• [What you have to do]: A faithful transcription of all the data is required.
>> START Collected data
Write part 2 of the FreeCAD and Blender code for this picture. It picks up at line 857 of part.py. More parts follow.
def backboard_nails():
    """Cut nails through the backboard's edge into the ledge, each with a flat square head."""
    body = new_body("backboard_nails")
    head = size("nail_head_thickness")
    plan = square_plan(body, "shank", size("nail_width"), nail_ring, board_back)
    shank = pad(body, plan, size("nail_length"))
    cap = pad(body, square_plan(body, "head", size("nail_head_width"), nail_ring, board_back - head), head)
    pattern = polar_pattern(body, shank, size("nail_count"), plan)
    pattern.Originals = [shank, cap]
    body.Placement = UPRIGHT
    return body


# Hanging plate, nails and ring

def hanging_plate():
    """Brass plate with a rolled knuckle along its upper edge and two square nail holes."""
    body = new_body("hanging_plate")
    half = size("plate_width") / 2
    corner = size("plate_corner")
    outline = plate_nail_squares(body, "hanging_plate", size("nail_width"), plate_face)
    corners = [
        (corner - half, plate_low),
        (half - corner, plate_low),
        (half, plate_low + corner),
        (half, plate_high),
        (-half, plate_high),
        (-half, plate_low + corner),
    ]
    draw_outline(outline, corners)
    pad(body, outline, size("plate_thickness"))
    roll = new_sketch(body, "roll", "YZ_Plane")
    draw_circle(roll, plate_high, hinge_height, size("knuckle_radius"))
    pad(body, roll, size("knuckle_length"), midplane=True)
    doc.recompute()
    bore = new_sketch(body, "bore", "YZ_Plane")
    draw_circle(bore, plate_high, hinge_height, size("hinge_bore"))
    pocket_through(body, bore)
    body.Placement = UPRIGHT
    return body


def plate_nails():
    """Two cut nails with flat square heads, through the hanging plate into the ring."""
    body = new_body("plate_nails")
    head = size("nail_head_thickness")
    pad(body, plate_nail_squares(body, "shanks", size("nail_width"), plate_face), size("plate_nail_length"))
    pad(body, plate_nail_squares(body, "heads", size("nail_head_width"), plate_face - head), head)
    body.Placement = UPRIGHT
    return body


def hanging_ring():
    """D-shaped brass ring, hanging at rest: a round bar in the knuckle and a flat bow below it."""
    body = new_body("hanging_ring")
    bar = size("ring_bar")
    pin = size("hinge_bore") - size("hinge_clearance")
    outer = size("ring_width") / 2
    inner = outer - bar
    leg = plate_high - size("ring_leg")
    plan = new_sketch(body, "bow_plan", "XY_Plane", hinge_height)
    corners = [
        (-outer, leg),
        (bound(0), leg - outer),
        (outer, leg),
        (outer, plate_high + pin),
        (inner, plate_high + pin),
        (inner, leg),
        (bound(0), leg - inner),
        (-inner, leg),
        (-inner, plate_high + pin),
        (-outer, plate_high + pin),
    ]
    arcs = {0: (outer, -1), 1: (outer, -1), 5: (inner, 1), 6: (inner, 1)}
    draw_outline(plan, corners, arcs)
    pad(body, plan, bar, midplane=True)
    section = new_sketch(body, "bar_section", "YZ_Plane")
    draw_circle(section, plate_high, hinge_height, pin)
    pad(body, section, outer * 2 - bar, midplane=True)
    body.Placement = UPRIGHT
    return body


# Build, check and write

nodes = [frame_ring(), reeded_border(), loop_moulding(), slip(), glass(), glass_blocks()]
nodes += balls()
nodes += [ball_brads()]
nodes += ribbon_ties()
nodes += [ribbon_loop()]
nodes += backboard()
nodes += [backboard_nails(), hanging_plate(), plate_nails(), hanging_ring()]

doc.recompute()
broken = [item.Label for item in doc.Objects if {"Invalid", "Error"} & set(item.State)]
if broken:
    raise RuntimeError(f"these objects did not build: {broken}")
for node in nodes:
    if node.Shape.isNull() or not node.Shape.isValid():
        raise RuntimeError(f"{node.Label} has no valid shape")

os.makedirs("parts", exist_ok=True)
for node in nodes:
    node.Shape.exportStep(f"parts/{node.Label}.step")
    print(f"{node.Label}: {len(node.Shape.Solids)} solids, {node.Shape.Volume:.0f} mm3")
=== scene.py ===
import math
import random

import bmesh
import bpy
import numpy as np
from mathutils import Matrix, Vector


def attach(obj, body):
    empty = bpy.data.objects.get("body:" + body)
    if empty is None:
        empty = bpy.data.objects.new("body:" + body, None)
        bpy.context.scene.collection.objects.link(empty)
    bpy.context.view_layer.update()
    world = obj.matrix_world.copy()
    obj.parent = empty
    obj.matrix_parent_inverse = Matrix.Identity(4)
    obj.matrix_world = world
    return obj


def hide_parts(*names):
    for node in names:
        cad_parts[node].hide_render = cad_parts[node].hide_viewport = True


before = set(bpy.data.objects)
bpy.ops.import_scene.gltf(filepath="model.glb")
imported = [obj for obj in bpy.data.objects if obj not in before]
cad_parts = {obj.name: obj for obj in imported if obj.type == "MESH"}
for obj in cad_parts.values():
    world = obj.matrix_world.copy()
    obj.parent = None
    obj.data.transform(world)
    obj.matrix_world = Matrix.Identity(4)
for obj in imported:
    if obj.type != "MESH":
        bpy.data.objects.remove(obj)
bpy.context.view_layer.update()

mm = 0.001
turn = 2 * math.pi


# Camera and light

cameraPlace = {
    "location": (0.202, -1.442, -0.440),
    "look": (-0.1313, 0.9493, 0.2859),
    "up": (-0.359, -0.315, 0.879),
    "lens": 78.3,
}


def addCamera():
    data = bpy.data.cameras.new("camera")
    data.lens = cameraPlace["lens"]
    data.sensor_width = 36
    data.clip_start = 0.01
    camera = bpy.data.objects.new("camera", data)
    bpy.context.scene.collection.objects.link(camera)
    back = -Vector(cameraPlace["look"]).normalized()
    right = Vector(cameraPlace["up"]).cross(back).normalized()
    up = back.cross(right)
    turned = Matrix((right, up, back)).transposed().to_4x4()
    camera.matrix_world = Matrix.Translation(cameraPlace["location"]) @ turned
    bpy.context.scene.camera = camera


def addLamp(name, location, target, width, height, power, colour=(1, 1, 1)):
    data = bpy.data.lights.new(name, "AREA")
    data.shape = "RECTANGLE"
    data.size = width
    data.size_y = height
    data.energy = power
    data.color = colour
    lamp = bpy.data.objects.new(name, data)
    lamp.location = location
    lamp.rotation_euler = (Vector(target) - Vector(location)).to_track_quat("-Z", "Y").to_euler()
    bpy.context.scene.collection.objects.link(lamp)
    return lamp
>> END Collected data
• [Response for this exercise]:
Write part 2 of the FreeCAD and Blender code for this picture. It picks up at line 857 of part.py. More parts follow.
def backboard_nails():
    """Cut nails through the backboard's edge into the ledge, each with a flat square head."""
    body = new_body("backboard_nails")
    head = size("nail_head_thickness")
    plan = square_plan(body, "shank", size("nail_width"), nail_ring, board_back)
    shank = pad(body, plan, size("nail_length"))
    cap = pad(body, square_plan(body, "head", size("nail_head_width"), nail_ring, board_back - head), head)
    pattern = polar_pattern(body, shank, size("nail_count"), plan)
    pattern.Originals = [shank, cap]
    body.Placement = UPRIGHT
    return body


# Hanging plate, nails and ring

def hanging_plate():
    """Brass plate with a rolled knuckle along its upper edge and two square nail holes."""
    body = new_body("hanging_plate")
    half = size("plate_width") / 2
    corner = size("plate_corner")
    outline = plate_nail_squares(body, "hanging_plate", size("nail_width"), plate_face)
    corners = [
        (corner - half, plate_low),
        (half - corner, plate_low),
        (half, plate_low + corner),
        (half, plate_high),
        (-half, plate_high),
        (-half, plate_low + corner),
    ]
    draw_outline(outline, corners)
    pad(body, outline, size("plate_thickness"))
    roll = new_sketch(body, "roll", "YZ_Plane")
    draw_circle(roll, plate_high, hinge_height, size("knuckle_radius"))
    pad(body, roll, size("knuckle_length"), midplane=True)
    doc.recompute()
    bore = new_sketch(body, "bore", "YZ_Plane")
    draw_circle(bore, plate_high, hinge_height, size("hinge_bore"))
    pocket_through(body, bore)
    body.Placement = UPRIGHT
    return body


def plate_nails():
    """Two cut nails with flat square heads, through the hanging plate into the ring."""
    body = new_body("plate_nails")
    head = size("nail_head_thickness")
    pad(body, plate_nail_squares(body, "shanks", size("nail_width"), plate_face), size("plate_nail_length"))
    pad(body, plate_nail_squares(body, "heads", size("nail_head_width"), plate_face - head), head)
    body.Placement = UPRIGHT
    return body


def hanging_ring():
    """D-shaped brass ring, hanging at rest: a round bar in the knuckle and a flat bow below it."""
    body = new_body("hanging_ring")
    bar = size("ring_bar")
    pin = size("hinge_bore") - size("hinge_clearance")
    outer = size("ring_width") / 2
    inner = outer - bar
    leg = plate_high - size("ring_leg")
    plan = new_sketch(body, "bow_plan", "XY_Plane", hinge_height)
    corners = [
        (-outer, leg),
        (bound(0), leg - outer),
        (outer, leg),
        (outer, plate_high + pin),
        (inner, plate_high + pin),
        (inner, leg),
        (bound(0), leg - inner),
        (-inner, leg),
        (-inner, plate_high + pin),
        (-outer, plate_high + pin),
    ]
    arcs = {0: (outer, -1), 1: (outer, -1), 5: (inner, 1), 6: (inner, 1)}
    draw_outline(plan, corners, arcs)
    pad(body, plan, bar, midplane=True)
    section = new_sketch(body, "bar_section", "YZ_Plane")
    draw_circle(section, plate_high, hinge_height, pin)
    pad(body, section, outer * 2 - bar, midplane=True)
    body.Placement = UPRIGHT
    return body


# Build, check and write

nodes = [frame_ring(), reeded_border(), loop_moulding(), slip(), glass(), glass_blocks()]
nodes += balls()
nodes += [ball_brads()]
nodes += ribbon_ties()
nodes += [ribbon_loop()]
nodes += backboard()
nodes += [backboard_nails(), hanging_plate(), plate_nails(), hanging_ring()]

doc.recompute()
broken = [item.Label for item in doc.Objects if {"Invalid", "Error"} & set(item.State)]
if broken:
    raise RuntimeError(f"these objects did not build: {broken}")
for node in nodes:
    if node.Shape.isNull() or not node.Shape.isValid():
        raise RuntimeError(f"{node.Label} has no valid shape")

os.makedirs("parts", exist_ok=True)
for node in nodes:
    node.Shape.exportStep(f"parts/{node.Label}.step")
    print(f"{node.Label}: {len(node.Shape.Solids)} solids, {node.Shape.Volume:.0f} mm3")
=== scene.py ===
import math
import random

import bmesh
import bpy
import numpy as np
from mathutils import Matrix, Vector


def attach(obj, body):
    empty = bpy.data.objects.get("body:" + body)
    if empty is None:
        empty = bpy.data.objects.new("body:" + body, None)
        bpy.context.scene.collection.objects.link(empty)
    bpy.context.view_layer.update()
    world = obj.matrix_world.copy()
    obj.parent = empty
    obj.matrix_parent_inverse = Matrix.Identity(4)
    obj.matrix_world = world
    return obj


def hide_parts(*names):
    for node in names:
        cad_parts[node].hide_render = cad_parts[node].hide_viewport = True


before = set(bpy.data.objects)
bpy.ops.import_scene.gltf(filepath="model.glb")
imported = [obj for obj in bpy.data.objects if obj not in before]
cad_parts = {obj.name: obj for obj in imported if obj.type == "MESH"}
for obj in cad_parts.values():
    world = obj.matrix_world.copy()
    obj.parent = None
    obj.data.transform(world)
    obj.matrix_world = Matrix.Identity(4)
for obj in imported:
    if obj.type != "MESH":
        bpy.data.objects.remove(obj)
bpy.context.view_layer.update()

mm = 0.001
turn = 2 * math.pi


# Camera and light

cameraPlace = {
    "location": (0.202, -1.442, -0.440),
    "look": (-0.1313, 0.9493, 0.2859),
    "up": (-0.359, -0.315, 0.879),
    "lens": 78.3,
}


def addCamera():
    data = bpy.data.cameras.new("camera")
    data.lens = cameraPlace["lens"]
    data.sensor_width = 36
    data.clip_start = 0.01
    camera = bpy.data.objects.new("camera", data)
    bpy.context.scene.collection.objects.link(camera)
    back = -Vector(cameraPlace["look"]).normalized()
    right = Vector(cameraPlace["up"]).cross(back).normalized()
    up = back.cross(right)
    turned = Matrix((right, up, back)).transposed().to_4x4()
    camera.matrix_world = Matrix.Translation(cameraPlace["location"]) @ turned
    bpy.context.scene.camera = camera


def addLamp(name, location, target, width, height, power, colour=(1, 1, 1)):
    data = bpy.data.lights.new(name, "AREA")
    data.shape = "RECTANGLE"
    data.size = width
    data.size_y = height
    data.energy = power
    data.color = colour
    lamp = bpy.data.objects.new(name, data)
    lamp.location = location
    lamp.rotation_euler = (Vector(target) - Vector(location)).to_track_quat("-Z", "Y").to_euler()
    bpy.context.scene.collection.objects.link(lamp)
    return lamp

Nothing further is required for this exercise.